To be honest I think my bad feelings stems from the new car that my friend and landlady came home with yesterday. She is a veterinarian and earns quite a lot each month and her old car - a mercedes - broke down last week. So she bought a new one - and it is a Saab -09 with all the fun "extras" - modern cars can do almost anything except from walking the dog... and I look at my Volvo -97 that cost me 45.000 swedish crowns which I am mortgaging on, and it is a good enough car for my needs... and I do know that my friend probably have a heavy mortgage on that new saab, I also know that she has borrowed millions to build the house that we live in and I am so happy to be just boarding here and not owning. I wouldn´t change for the world - or would I?
- I envy her youth, she is ten years younger and that I cannot change
- I envy her health, she is not overweight as me - that I can change
- I envy her money, I don´t know if I can earn as much in a steady basis but I have done it and I can at least try to do it again...

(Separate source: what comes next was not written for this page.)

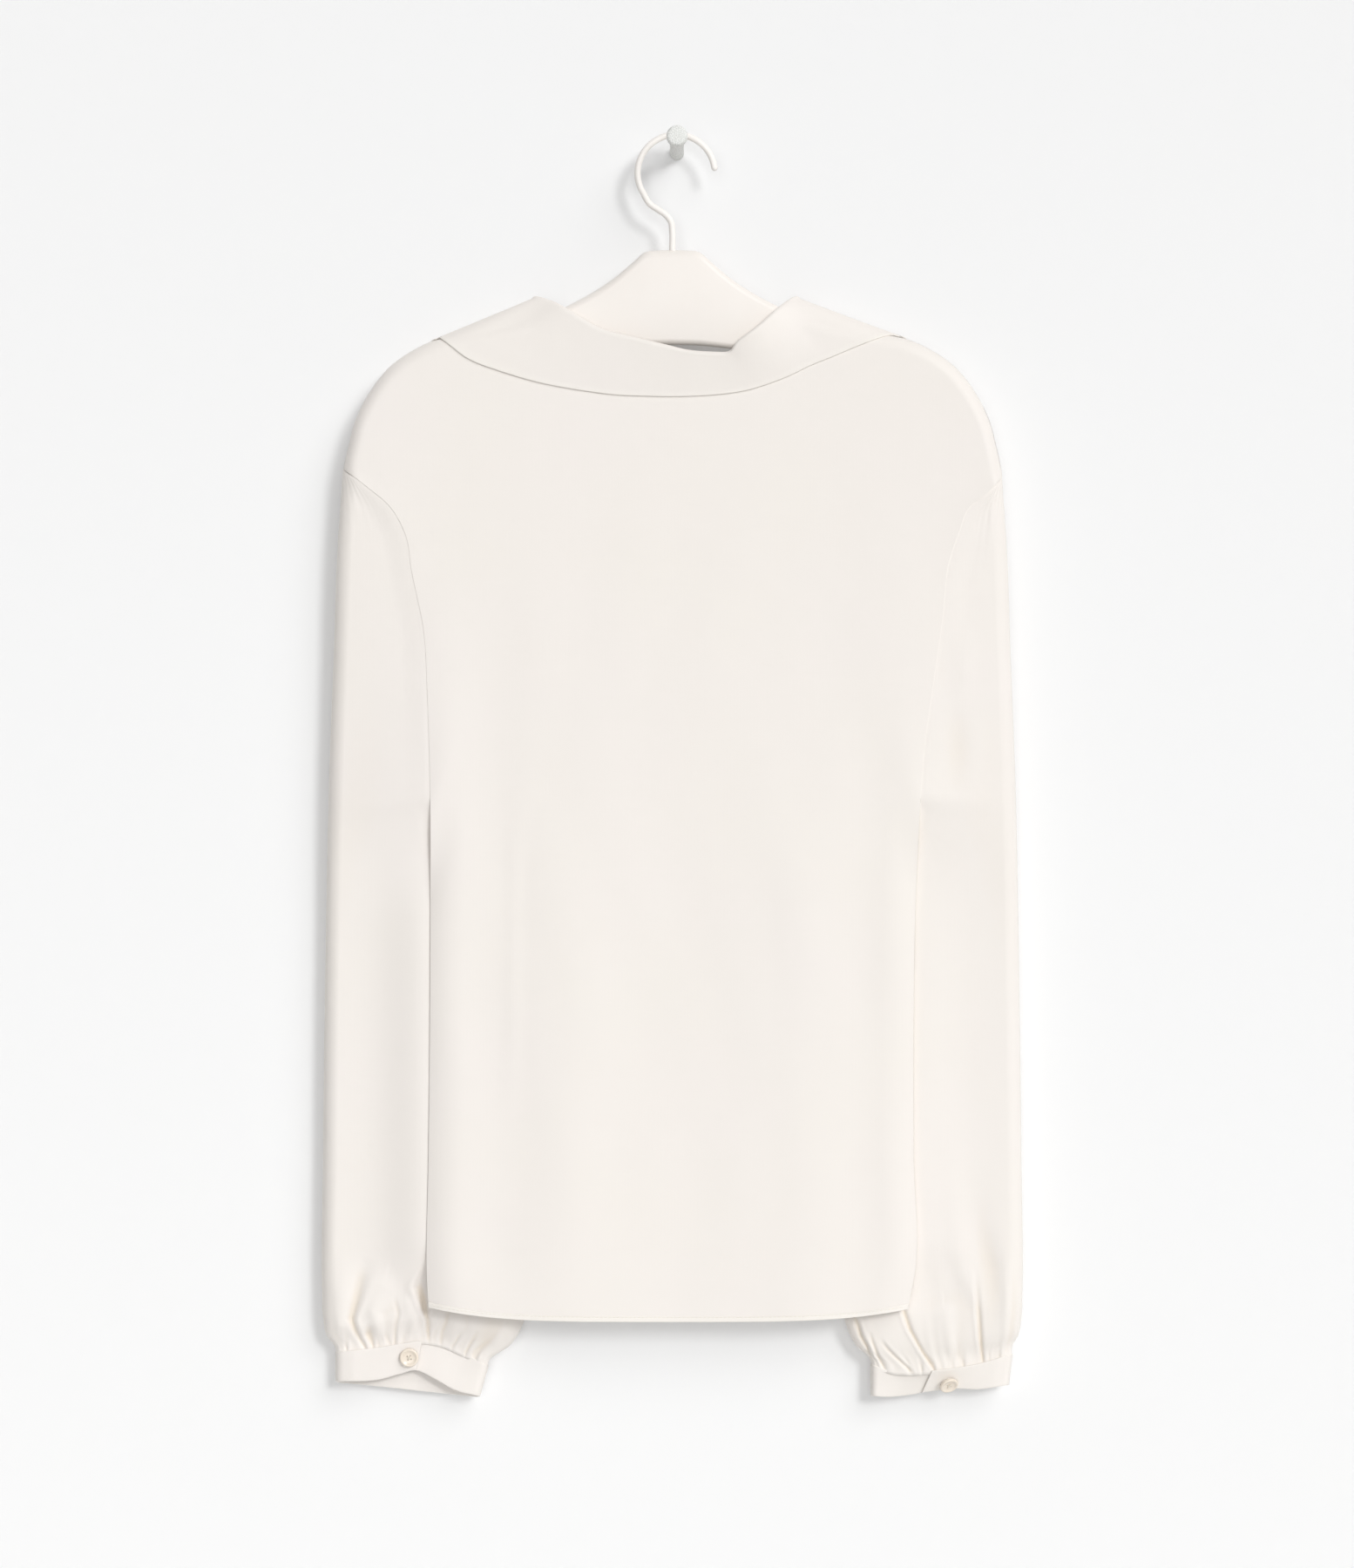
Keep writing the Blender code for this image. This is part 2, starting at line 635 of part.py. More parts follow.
def sleeve_layer(side, layer, frame):
    """One side of a ring from its outer fold to its inner edge. Layer -1 is the near one."""
    outer_height, inner, inner_height, seam, run = frame
    shares = sleeve_across()
    outer = outline_out(outer_height)
    width = max(outer - inner, 2.0)
    middle_outer = at(SLEEVE, "height", "outer_y", outer_height)
    if run > 0:
        middle_inner = at(SLEEVE, "height", "inner_y", inner_height)
    else:
        middle_inner = HANGER_Y + at(BODY, "height", "edge", inner_height)
    half = at(SLEEVE, "height", "half", outer_height)
    out = outer + (inner - outer) * shares
    height = outer_height + (inner_height - outer_height) * shares
    turn = quarter(shares * width / SLEEVE_EDGE_ROUND)
    away = (1 - shares) * width / SLEEVE_EDGE_ROUND
    joined = seam / ARMHOLE_DEPTH
    close = seam + (half - seam) * (ease(away) * joined + quarter(away) * (1 - joined))
    depth = middle_outer + (middle_inner - middle_outer) * shares + layer * turn * close
    if layer < 0:
        ends = ease(shares / GATHER_EDGE) * ease((1 - shares) / GATHER_EDGE)
        depth = depth + sleeve_fold_depth(side, shares, height, width) * ends
    cuff_x, cuff_y, cuff_z = cuff_edge(side, layer, shares, 0.0)
    top = CUFFS[side]["top"]
    left_to_run = (1 - run) * SLEEVE_LENGTH
    near_cuff = ease(1 - left_to_run / CUFF_TURN)
    out = out + (np.abs(cuff_x) - out) * near_cuff
    height = height + (cuff_z - top[0] - (top[-1] - top[0]) * shares) * ease(1 - left_to_run / CUFF_LEVEL)
    depth = depth + (cuff_y - depth) * near_cuff
    wave, head = gathers(side, run, outer_height)
    depth = depth + wave + head * ease(width / HEAD_WIDTH - 1)
    sign = -1 if side == "left" else 1
    return np.stack([sign * out, depth, height], -1)


def sleeve(side):
    """A sleeve as rings from its head to its cuff, and the row from which the ring is closed."""
    rows = []
    for frame in sleeve_frames(side):
        near = sleeve_layer(side, -1, frame)
        far = sleeve_layer(side, 1, frame)
        rows.append(np.concatenate([near[::-1], far[1:]]))
    return np.array(rows), len(rows) - len(SLEEVE_RUNS) - 1


def cuff(side):
    """A cuff as one strip that starts at its buttoned end, goes round and ends under itself."""
    lap = LAP_SHARE[side]
    under = [lap, lap - CUFF_UNDERLAP / 3, lap - CUFF_UNDERLAP]
    stations = [(lap * step, -1, -1) for step in CUFF_OVER]
    stations += [(share, 1, 0) for share in CUFF_BACK]
    stations += [(share, -1, 1) for share in list(CUFF_UNDER) + under]
    rows = []
    for lower in CUFF_ROWS:
        row = []
        for share, layer, part in stations:
            x, y, z = cuff_edge(side, layer, share, lower)
            if part < 0:
                y -= CUFF_LAP * ease(share / LAP_TURN)
            if part > 0:
                y += CUFF_LAP * ease((LAP_START - share) / LAP_TURN_BACK)
            row.append((x, y, z))
        rows.append(row)
    return np.array(rows)


def collar_stations():
    """Where the collar is cut into sections, closer together where it turns over a shoulder."""
    halves = np.arange(2 * len(COLLAR["facing"]) - 1) / 2
    near = np.add.outer(COLLAR_SHOULDERS, COLLAR_TURN_STEPS).ravel()
    return np.sort(np.concatenate([halves, near]))


def neck_seam(share, drop, shape, face):
    """The collar's seam line, just clear of one panel's neck edge."""
    step = 0.002
    out, height = neck_edge(np.clip(share, 0, 1), drop, shape)
    before = np.stack(neck_edge(np.clip(share - step, 0, 1 - step), drop, shape), -1)
    after = np.stack(neck_edge(np.clip(share + step, step, 1), drop, shape), -1)
    run = (after - before) / np.linalg.norm(after - before, axis=-1)[:, None]
    depth = body_depth(face, out, height)
    return np.stack([out - run[:, 1] * COLLAR_SEAM_GAP, depth, height + run[:, 0] * COLLAR_SEAM_GAP], -1)


def collar():
    """The collar as a strip: up from the neck seam, over the roll and down to its outer edge."""
    where = collar_stations()
    read = {name: at(COLLAR, "station", name, where) for name in COLLAR}
    first, last = COLLAR_SHOULDERS
    face = np.where((where > first) & (where < last), -1, 1)
    seam_out = np.interp(where, COLLAR["station"], COLLAR["seam_out"])
    share = seam_out / (2 * NECK_HALF) + 0.5
    back_seam = neck_seam(share, NECK_BACK_DROP, NECK_BACK_SHAPE, -1)
    front_seam = neck_seam(share, NECK_FRONT_DROP, NECK_FRONT_SHAPE, 1)
    seam = np.where(face[:, None] < 0, back_seam, front_seam)
    edge_y = body_depth(face, read["edge_out"], read["edge_height"], COLLAR_LIFT)
    edge = np.stack([read["edge_out"], edge_y, read["edge_height"]], -1)
    roll = np.stack([read["roll_out"], read["roll_y"], read["roll_height"]], -1)
    angle = np.radians(read["facing"])
    outward = np.stack([np.cos(angle), np.sin(angle), 0 * angle], -1) * COLLAR_FOLD
    drop = np.array([0.0, 0.0, COLLAR_ROLL_DROP])
    stand = roll - outward - drop
    leaf = roll + outward - drop
    lines = [seam, 0.5 * (seam + stand), stand, roll, leaf]
    for share in (0.36, 0.7):
        line = leaf + (edge - leaf) * share
        outside = body_depth(face, line[:, 0], line[:, 2], COLLAR_LIFT)
        line[:, 1] = np.where(face < 0, np.minimum(line[:, 1], outside), np.maximum(line[:, 1], outside))
        lines.append(line)
    lines.append(edge)
    return np.array(lines)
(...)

If I was her, looking at me - would I envy something?
- I would envy my friends, I have a lot who really cares about me.
- I would envy my humour, I laugh a lot and enjoy small things more than most people.
- I would envy my skill with words in speech and writing (in swedish, english is not so elegant...)
- I would envy my peace - I don´t work that much since I do earn a lot for the little I am doing.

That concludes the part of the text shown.